Amazon.com Review
Can you imagine spending a freezing cold Antarctic winter outside, with no food for miles around--maybe even a hundred miles? This is what the male emperor penguin does. After his mate has laid her egg, she takes off for the ocean where she swims about, getting plump on squid and fish, while Papa stands around keeping the egg warm for two entire months! Martin Jenkins's remarkable picture book about an extraordinary bird is sure to be an immediate favorite with children of all ages. In a compelling example of truth being stranger than fiction, he tells the story of the unusual habits of this largest of the penguin family (there are 17 kinds!). Jenkins's enthusiastic fascination for this polar phenomenon comes through loud and clear in his changeable font sizes and humorous personal asides ("So that means two whole months with an egg on your feet
and no dinner! Or breakfast or lunch or snacks. I don't know about you but I'd be
very, very miserable.") Jane Chapman's fantastic, realistic illustrations of the penguins will make readers chuckle, just as they would at the zoo upon seeing the real thing. Don't miss this book--it's wonderful! (Ages 4 to 9)
--Emilie Coulter
From Publishers Weekly
After Chapman (One Duck Stuck) lures readers with an irresistible cover image of a baby emperor penguin, the author documents the unusual role of the father in the birthing of this winning subject. Emperor penguins make their home in Antarctica, "the coldest, windiest place on Earth." During the region's chilliest season, a female penguin lays one egg and leaves her mate to incubate it; he rests the egg atop his feet, so that his feathery white belly keeps it toasty. "What's more, there's nothing for the father penguin to eat on land.... So that means two whole months with an egg on your feet and no dinner!" Chapman provides naturalistic acrylics of the frozen environment, against cold violet or warm orange backdrops.
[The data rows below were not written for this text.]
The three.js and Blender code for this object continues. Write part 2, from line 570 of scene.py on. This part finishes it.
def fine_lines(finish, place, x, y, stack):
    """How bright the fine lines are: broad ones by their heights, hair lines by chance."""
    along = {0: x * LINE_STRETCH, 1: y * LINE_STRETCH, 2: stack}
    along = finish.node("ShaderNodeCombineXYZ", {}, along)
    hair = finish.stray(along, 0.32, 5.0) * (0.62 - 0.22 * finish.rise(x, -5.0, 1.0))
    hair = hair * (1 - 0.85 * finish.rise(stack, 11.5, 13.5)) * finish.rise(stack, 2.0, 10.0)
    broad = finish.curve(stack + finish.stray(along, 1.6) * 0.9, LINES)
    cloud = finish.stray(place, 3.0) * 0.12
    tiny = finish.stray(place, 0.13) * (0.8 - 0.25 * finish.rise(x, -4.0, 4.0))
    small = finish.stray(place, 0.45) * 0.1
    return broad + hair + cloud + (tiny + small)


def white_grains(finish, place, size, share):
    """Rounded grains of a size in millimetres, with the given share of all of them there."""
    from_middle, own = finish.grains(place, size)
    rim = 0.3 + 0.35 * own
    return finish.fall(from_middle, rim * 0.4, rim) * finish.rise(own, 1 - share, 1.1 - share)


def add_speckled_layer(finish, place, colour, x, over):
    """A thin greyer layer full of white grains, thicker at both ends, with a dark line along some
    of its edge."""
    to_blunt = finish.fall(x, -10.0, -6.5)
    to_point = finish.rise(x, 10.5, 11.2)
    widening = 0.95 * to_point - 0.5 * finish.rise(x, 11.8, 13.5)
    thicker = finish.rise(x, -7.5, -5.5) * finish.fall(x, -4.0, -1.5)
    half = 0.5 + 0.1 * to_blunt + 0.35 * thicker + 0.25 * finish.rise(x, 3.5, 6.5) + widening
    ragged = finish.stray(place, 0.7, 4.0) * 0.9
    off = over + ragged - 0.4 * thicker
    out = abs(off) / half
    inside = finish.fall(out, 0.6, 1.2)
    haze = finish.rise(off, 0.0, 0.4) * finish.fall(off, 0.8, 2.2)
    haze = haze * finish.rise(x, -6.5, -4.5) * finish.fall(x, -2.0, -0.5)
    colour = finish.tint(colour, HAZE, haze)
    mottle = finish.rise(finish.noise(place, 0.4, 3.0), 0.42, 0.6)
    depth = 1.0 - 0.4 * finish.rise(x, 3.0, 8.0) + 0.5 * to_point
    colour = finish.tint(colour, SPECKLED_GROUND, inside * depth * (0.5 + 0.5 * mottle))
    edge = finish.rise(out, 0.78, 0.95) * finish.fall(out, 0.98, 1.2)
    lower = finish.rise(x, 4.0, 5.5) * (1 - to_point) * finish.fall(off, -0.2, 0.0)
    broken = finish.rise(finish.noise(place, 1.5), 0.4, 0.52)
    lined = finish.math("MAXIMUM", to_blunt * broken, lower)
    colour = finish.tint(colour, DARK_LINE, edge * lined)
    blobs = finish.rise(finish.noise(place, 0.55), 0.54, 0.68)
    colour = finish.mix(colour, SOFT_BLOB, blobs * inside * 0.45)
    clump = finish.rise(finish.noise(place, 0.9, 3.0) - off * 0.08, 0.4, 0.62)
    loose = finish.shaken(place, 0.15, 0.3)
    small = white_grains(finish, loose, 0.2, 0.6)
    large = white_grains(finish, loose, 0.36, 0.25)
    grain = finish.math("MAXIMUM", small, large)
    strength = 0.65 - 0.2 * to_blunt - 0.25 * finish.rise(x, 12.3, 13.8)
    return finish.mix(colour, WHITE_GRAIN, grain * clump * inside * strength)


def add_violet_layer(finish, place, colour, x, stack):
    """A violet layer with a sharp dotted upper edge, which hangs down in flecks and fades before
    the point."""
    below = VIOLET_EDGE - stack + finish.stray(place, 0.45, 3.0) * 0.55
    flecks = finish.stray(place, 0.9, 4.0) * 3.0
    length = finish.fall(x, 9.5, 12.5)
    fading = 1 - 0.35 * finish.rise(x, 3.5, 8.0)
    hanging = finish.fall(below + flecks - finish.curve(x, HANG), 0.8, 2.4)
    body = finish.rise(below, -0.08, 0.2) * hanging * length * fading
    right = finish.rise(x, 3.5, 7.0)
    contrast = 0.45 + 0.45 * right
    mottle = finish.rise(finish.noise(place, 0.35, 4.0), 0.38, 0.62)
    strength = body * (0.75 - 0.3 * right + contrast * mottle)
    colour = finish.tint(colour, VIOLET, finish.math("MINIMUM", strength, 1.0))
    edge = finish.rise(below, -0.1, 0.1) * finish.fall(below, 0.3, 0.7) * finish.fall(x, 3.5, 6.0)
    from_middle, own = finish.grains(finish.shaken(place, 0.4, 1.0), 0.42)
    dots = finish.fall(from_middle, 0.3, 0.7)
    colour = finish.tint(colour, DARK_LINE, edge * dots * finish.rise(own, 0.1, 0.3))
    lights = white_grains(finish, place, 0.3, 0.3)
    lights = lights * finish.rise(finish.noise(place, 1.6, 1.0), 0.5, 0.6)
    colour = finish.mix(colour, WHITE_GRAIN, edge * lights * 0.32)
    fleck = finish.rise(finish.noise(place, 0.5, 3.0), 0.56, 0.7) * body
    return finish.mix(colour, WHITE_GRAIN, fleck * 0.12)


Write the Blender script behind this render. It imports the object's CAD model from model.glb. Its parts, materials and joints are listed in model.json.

The blue-white ice and sky offset the charcoal feathers and buttercup-yellow breasts of the birds. Jenkins presents abundant penguin facts in the same conversational voice of Chameleons Are Cool but without the child narrator he used to such strong effect. Yet he achieves a similar tone, for instance, while speculating that the male penguin must be "very, very miserable" as it awaits the egg's hatching and the mother bird's return. Together with artwork that balances realistic details with the penguins' implicit charm, Jenkins's lively text will attract many readers to this tale of one of nature's unique parenting arrangements. Ages 5-8.